9 of 9 people found the following review helpful:
3.0 out of 5 stars
Not as bad as all that,
By
This review is from: The Woman Eater (DVD)
This is obviously a small budget British horror film. There's only mild tension when the young beauties are being fed to the flesh eating plant, and it doesn't rate the 5 Stars of say "X-The Unknown" or "The Quatermass Experiment". But you could do worse, for instance, say with the majority of American made films made with the same low budget. The British cast in this is talented, and the story is character driven instead of monster driven, so somehow works in a way that's like reading a short story from a black and white pulp science-fiction magazine in the fifties. The "slightly" mad scientist is played by George Couloris, a veteran stage and film actor. You can also see him in a bit part that's a "bit" more colorful in Hammer's "Blood from the Mummy's Tomb". He does a good job here of giving at least a little meat to a stock mad doctor role. The real eye candy is not the man eating plant, but the gorgeous actress Vera Day, who plays Sally, a young girl who looses her job swinging her hips in a traveling fair dance show and hooks a job from the good doctor via a local car mechanic who meets her and falls in love in apparently ten seconds or less. But who can blame him. Vera Day was undoubtably a gorgeous blonde bombshell. The monster plant is cheesy enough to give the film that comforting Saturday Matinee feel. And Image Studios has released this DVD in widescreen, though it doesn't appear to be anamorphic. The packaging says the sound is Dolby Stereo, but I had to turn the sound up, as it seemed a little low and fuzzy at time. I have to say all-in-all, if you like black and white monster movies that take place mostly in old English manors, complete with dank cellar laboratory and volumptuous girl victims, you can't pass on this one, not for this low price.

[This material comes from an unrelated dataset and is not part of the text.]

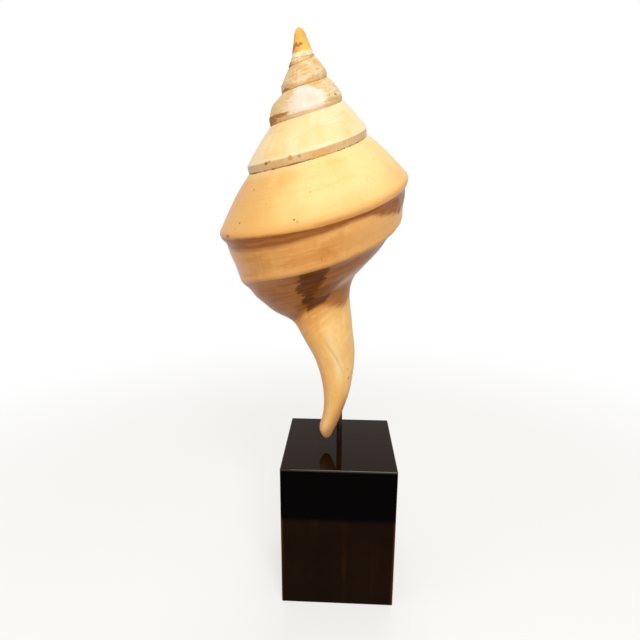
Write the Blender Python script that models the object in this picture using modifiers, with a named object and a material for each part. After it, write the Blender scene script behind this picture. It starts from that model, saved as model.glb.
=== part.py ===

6 of 6 people found the following review helpful:
2.0 out of 5 stars
Needs One More Scene,
By
This review is from: The Woman Eater (DVD)
George Coulouris and Vera Day star in this silly tale of obsession and plant monsters. British explorers witness an African tribe sacrifice a maiden to a plant monster. Five years later, with no explanation, one of the explorers has the monster and priest on his estate where he is doing experiments on raising the dead.Women are given to the plant (it apparently does not like men) and fluid is drawn that become the elixir of life. The explorer, actually a doctor, falls for a new employee at his estate and appears to go slightly mad as his experiments near completion. But add the girl's boyfriend (possible fiancé), madness, love, hate, a fanatic priest and a killer plant and you wind up with a film that climaxes and stops suddenly. It could have been better by simply explaining how things went from jungle to estate. One scene would have done it. It would have been in character for the doctor to gloat some more and give the explanation of his genius. The ending is not what one expects but it does work into what little story there is. A must see movie for fans of bad monster films as this is one of the worst, but don't expect much.